* BEGIN SOURCE DATA *

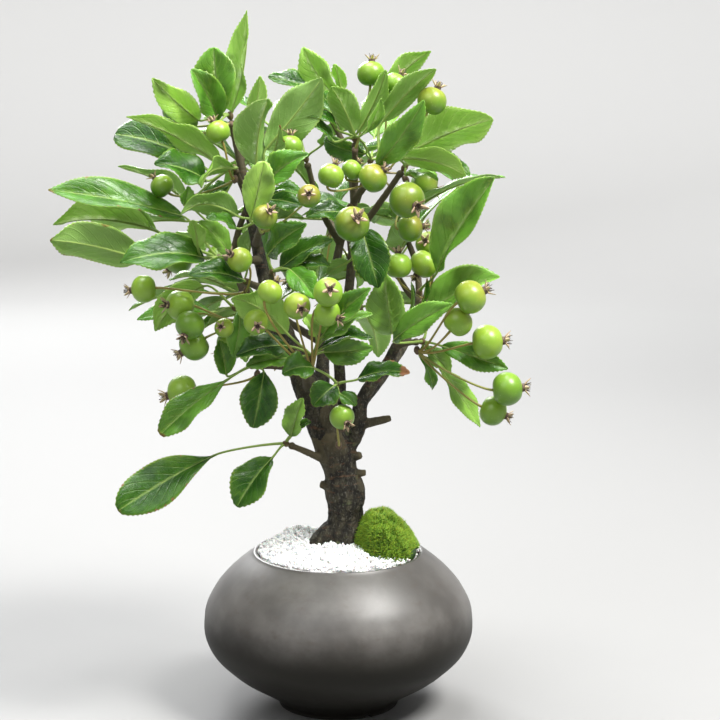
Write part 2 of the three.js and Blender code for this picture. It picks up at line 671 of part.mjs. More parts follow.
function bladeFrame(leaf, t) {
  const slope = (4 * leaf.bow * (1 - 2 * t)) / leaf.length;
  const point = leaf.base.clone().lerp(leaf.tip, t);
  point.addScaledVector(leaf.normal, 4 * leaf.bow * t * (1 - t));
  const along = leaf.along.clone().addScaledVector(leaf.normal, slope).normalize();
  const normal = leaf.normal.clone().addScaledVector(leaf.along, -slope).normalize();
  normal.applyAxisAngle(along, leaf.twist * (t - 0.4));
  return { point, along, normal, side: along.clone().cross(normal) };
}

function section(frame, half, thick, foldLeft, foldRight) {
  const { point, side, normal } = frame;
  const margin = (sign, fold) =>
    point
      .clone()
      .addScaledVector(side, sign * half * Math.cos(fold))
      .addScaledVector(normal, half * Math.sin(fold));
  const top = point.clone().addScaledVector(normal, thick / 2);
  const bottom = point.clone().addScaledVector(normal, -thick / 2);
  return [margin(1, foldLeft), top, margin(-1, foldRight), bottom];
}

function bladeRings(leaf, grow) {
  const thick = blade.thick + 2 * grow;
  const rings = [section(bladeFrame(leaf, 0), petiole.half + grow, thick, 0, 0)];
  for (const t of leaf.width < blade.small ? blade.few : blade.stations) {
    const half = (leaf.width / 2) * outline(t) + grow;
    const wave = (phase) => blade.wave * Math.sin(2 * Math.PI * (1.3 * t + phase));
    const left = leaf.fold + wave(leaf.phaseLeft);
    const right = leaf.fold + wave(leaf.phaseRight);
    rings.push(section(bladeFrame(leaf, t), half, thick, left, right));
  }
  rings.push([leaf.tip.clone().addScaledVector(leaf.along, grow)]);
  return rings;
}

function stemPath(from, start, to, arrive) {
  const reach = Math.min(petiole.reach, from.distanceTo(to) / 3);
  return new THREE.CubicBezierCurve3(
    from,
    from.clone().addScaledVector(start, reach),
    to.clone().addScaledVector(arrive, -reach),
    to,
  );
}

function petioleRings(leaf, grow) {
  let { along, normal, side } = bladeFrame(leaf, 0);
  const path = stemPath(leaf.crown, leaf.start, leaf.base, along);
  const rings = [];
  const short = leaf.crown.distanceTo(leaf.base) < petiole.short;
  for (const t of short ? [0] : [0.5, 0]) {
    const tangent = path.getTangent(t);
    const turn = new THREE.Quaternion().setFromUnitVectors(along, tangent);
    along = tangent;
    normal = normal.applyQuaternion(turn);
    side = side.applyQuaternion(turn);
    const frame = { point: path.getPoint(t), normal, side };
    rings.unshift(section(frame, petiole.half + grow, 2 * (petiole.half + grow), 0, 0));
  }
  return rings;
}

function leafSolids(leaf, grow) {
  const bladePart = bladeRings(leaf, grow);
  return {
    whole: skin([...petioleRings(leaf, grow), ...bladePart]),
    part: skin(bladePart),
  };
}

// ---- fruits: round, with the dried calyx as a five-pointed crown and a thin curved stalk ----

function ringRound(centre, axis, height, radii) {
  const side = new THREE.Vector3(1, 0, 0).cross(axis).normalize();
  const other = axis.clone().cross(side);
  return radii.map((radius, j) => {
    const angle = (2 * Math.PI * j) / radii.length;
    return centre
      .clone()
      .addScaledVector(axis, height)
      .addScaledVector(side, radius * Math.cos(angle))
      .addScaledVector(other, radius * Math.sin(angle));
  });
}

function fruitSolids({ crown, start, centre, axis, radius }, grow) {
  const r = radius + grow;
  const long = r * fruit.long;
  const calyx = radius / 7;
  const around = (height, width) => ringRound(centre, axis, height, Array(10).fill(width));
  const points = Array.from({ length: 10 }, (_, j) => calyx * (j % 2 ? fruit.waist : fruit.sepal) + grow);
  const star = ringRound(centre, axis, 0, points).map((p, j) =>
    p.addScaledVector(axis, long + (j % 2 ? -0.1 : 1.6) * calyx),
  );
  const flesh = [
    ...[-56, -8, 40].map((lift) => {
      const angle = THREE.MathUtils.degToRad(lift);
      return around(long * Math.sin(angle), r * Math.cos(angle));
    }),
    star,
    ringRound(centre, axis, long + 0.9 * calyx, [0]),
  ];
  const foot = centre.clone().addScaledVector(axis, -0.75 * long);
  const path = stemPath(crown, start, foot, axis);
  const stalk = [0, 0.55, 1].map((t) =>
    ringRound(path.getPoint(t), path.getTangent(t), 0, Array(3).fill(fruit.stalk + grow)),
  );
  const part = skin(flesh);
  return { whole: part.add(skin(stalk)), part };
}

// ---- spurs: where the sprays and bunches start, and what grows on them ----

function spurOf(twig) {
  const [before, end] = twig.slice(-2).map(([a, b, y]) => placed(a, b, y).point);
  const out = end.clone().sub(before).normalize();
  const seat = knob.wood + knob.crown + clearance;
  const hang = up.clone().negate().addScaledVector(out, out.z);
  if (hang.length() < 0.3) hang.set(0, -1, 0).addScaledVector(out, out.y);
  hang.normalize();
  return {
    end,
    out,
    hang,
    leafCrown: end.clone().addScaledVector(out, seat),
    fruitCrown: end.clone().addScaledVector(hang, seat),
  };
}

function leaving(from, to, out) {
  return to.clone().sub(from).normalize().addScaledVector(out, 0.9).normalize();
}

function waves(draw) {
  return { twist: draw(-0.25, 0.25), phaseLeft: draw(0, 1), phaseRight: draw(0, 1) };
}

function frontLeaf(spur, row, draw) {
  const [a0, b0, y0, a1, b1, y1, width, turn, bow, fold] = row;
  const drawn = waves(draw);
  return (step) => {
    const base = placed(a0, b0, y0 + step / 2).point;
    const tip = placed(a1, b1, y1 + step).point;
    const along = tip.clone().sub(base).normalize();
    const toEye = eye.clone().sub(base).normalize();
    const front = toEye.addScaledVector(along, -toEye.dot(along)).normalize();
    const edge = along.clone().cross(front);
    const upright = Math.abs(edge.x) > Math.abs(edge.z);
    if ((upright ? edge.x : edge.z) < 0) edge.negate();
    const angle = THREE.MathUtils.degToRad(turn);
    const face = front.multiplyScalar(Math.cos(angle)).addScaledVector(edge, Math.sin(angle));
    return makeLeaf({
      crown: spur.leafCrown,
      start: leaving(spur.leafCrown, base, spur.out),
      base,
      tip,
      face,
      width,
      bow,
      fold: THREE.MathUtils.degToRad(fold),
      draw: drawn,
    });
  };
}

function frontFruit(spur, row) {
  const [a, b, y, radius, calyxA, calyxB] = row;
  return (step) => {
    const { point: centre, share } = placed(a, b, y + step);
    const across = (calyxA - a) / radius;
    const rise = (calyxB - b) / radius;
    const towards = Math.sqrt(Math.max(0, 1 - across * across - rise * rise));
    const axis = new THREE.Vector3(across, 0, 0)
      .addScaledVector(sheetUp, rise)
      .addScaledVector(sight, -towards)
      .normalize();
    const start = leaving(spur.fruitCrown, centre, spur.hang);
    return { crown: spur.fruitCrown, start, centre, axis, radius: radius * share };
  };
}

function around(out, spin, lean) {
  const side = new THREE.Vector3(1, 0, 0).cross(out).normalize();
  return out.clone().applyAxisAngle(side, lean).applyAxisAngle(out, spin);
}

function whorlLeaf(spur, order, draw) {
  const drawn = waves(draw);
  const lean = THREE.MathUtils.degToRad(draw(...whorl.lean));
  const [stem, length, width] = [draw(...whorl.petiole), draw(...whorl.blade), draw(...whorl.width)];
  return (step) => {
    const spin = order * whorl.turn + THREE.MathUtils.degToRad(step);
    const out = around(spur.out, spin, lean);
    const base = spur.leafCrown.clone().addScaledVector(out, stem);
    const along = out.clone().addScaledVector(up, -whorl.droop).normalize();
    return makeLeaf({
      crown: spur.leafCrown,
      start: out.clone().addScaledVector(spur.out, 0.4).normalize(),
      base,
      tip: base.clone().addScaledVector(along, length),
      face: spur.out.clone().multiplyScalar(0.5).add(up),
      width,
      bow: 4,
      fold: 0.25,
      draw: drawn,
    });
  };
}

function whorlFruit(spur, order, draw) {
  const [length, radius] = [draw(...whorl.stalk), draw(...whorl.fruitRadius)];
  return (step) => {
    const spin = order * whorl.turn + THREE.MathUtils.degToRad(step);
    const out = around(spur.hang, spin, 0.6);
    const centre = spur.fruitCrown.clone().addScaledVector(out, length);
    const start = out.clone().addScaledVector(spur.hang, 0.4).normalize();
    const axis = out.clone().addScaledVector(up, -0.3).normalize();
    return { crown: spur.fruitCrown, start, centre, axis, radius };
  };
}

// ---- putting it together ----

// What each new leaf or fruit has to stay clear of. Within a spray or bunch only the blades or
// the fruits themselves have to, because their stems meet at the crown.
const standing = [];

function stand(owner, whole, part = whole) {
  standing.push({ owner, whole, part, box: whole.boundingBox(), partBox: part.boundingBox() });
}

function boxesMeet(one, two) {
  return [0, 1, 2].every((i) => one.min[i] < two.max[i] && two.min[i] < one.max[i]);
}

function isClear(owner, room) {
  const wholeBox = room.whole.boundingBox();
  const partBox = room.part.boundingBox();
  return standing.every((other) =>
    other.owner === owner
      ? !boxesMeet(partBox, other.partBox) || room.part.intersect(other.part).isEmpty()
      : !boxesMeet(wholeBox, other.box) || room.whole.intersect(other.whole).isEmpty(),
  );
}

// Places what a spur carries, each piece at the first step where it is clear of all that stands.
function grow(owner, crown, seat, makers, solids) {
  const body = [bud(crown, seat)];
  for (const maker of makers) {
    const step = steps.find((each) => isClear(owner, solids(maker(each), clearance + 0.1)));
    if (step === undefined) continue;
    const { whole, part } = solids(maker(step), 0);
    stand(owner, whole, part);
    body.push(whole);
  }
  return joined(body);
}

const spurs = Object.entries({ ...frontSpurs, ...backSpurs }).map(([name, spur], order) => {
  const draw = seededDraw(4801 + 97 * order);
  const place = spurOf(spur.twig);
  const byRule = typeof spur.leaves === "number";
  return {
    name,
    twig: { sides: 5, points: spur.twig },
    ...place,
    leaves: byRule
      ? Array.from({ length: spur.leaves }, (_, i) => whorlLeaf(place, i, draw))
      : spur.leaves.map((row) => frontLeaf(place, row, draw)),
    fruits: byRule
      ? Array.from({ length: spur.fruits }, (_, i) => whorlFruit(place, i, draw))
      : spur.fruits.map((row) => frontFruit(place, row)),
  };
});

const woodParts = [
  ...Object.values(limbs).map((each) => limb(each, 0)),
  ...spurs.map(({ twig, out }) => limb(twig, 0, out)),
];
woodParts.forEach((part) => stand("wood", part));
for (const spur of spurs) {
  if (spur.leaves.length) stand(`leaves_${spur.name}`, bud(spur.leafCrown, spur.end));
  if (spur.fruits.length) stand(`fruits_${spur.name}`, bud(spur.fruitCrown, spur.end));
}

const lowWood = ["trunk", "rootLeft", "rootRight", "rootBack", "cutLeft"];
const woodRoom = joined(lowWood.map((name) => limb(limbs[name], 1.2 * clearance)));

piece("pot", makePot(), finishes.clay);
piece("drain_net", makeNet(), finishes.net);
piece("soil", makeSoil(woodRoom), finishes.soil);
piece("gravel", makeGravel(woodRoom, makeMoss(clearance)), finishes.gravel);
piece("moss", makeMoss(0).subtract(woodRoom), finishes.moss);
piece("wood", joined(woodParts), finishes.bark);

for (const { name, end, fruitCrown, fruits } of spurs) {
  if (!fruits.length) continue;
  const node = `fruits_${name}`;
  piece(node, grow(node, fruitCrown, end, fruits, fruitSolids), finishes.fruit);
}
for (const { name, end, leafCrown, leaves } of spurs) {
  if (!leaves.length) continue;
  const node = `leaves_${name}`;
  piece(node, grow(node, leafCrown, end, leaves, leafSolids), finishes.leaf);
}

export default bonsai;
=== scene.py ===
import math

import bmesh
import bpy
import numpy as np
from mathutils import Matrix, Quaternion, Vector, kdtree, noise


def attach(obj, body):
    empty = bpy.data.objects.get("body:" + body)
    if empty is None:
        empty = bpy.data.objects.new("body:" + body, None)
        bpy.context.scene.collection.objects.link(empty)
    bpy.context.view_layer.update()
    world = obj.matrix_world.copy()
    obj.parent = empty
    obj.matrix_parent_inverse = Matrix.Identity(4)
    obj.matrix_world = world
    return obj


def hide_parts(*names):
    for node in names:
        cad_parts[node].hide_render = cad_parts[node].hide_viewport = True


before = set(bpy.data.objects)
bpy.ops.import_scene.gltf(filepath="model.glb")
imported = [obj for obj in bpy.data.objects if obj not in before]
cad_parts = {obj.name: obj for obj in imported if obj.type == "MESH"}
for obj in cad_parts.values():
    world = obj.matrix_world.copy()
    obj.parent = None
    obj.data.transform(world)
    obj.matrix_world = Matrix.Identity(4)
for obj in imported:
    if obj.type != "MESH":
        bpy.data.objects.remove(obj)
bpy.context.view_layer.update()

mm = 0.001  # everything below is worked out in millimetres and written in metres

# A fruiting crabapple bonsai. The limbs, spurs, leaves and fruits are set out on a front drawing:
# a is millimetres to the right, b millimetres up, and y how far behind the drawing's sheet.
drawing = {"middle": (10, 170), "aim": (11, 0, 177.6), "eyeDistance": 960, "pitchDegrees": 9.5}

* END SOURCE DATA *

- OBJECTIVE
Take exactly the lines from the one containing "cad_parts[node].hide_render = cad_parts[node].hide_viewport" through the one containing "written in metres" in the data above, and output them with nothing added.

- ANSWER FOR THIS EXERCISE
        cad_parts[node].hide_render = cad_parts[node].hide_viewport = True


before = set(bpy.data.objects)
bpy.ops.import_scene.gltf(filepath="model.glb")
imported = [obj for obj in bpy.data.objects if obj not in before]
cad_parts = {obj.name: obj for obj in imported if obj.type == "MESH"}
for obj in cad_parts.values():
    world = obj.matrix_world.copy()
    obj.parent = None
    obj.data.transform(world)
    obj.matrix_world = Matrix.Identity(4)
for obj in imported:
    if obj.type != "MESH":
        bpy.data.objects.remove(obj)
bpy.context.view_layer.update()

mm = 0.001  # everything below is worked out in millimetres and written in metres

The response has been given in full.